In this scenario, if messages were processed one at a time so that they are replicated to another store we would need a total of 10 writes (on the target datastore). Instead these messages can be compacted so that only the final state of the affected records are written in one go. This ensures that a key's final state is recorded instead of all its intermediate states. For example after doing 4 writes on key K1, its finally deleted.

Syncer provides a few primitives to ensure that events are compacted and writes are minimized via batching.

  1. MarkAsUpdated and MarkAsDeleted methods that can be called by the message handler (on Syncer) to so that the final state of a key is actively tracked.
  2. Batcher interface to perform batch updates and batch deletions on a collection of records

Using this our example is now:

func main() {
  // Assuming you have created the publication over the tables to be tracked
	d, err := dbsync.NewSyncer()
	if err != nil {
		panic(err)
	}
	d.MessageHandler = &OurMessageHandler{ds: d}
  d.Batcher = &EchoBatcher{}
  d.Start()
}

type OurMessageHandler struct {
  dbsync.DefaultMessageHandler
  ds *Syncer
}
  
func (d *OurMessageHandler) HandleInsertMessage(idx int, msg *pglogrepl.InsertMessage, reln *pglogrepl.RelationMessage) error {
  log.Println("Handling Insert Message: ", idx, msg, reln)
  recordType := // Get record type for message
  recordId := // Get ID for the record
  recordValue := // compute record's value to be passed to our batcher - for example if we are writing to a key/value store, 
                 // this value would be the document format appropriate for the key value store
  d.ds.MarkAsUpdated(recordType, recordId, recordValue)
  return nil
}
func (d *OurMessageHandler) HandleDeleteMessage(idx int, msg *pglogrepl.DeleteMessage, reln *pglogrepl.RelationMessage, tableInfo *PGTableInfo) error {
  log.Println("Handling Delete Message: ", idx, msg, reln)
  
  recordType := // Get record type for message
  recordId := // Get ID for the record
  
  d.ds.MarkAsDeleted(recordType, recordId)
  return nil
}
func (d *OurMessageHandler) HandleUpdateMessage(idx int, msg *pglogrepl.UpdateMessage, reln *pglogrepl.RelationMessage) error {
  log.Println("Handling Updated Message: ", idx, msg, reln)
  recordType := // Get record type for message
  recordId := // Get ID for the record
  recordValue := // compute record's value to be passed to our batcher - for example if we are writing to a key/value store, 
                 // this value would be the document format appropriate for the key value store
  
  d.ds.MarkAsUpdated(recordType, recordId, recordValue)
  return nil
}

Unlike the individual message processing example, here the record type, ID and values are extracted from the change capture event and prepared/converted to a format suitable to the target store (eg if records are to be replicated into elastic, then recordValue will be the final document that elastic might accept). Similary when messages are deleted, all deleted records are collected for a batch deletion later on.
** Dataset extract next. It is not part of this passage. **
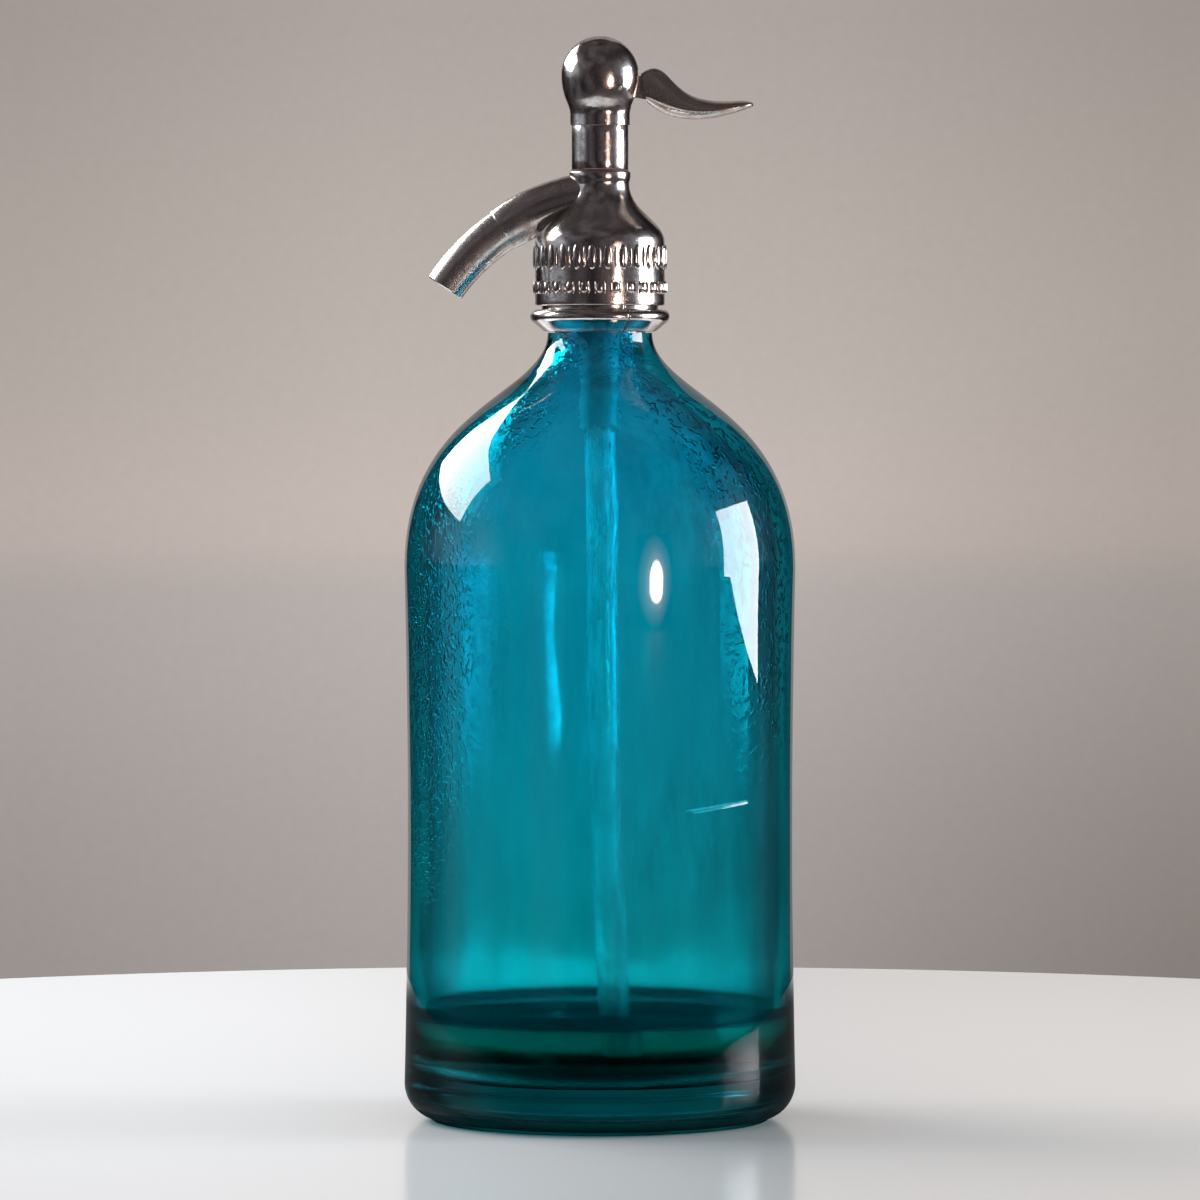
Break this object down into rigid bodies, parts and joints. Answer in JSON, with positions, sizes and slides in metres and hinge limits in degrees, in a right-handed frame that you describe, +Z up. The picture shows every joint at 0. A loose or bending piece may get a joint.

This brings us to the Batched writes. Syncer can accept a Batcher instance of the type:

type Batcher interface {
	BatchUpsert(doctype string, docs []map[string]any) (any, error)
	BatchDelete(doctype string, docids []string) (any, error)
}

Once the processing of events is done, the Batcher can be used to upsert documents that were marked for udpates and delete documents marked for deletions in one fell swoop. Our Batcher implementation could simply be one that writes the collected documents to stdout:

type EchoBatcher struct {}

func (e *EchoBatcher) BatchUpsert(doctype string, docs []map[string]any) (any, error) {
  log.Println("Upserting items for doctype: ", doctype)
  for k,_ := range docs {
    log.Println("Updating document with id: ", k)
  }
}

func (e *EchoBatcher) BatchDelete(doctype string, docids []string) (any, error) {
  log.Println("Deleting items for doctype: ", doctype, docids)
}

Inducing partial snapshots

So far we have been on the happy path where - the replication slots were setup before any writes were incurred on the tables being monitored. However from time to time forcing a reload of certain keys (or key ranges) is needed - if nothing else then to simply refresh them. Simply loading the records with keys (of interest) wont do. Because while selecting the records and processing them, there could be other writes to these entities that may be missed or be out-of-band resulting in inconsistent data. Here is where the original DBLog idea shines. Please do read it and understand it. The details wont be covered here, only our interface providing the functionality.

In order to perform a partial reload/refresh of data, Syncer exposes a "Refresh" method:

func (d *Syncer) Refresh(selectQuery string) 

This method performs the record selection and performs the heart of the DBLog algorithm by performing non-stale reads and using low/high watermarks to bound this selection. This ensures that entries matched by the selectQuery (a SELECT statement with filters) are processed in a consistent freshness preserving manner.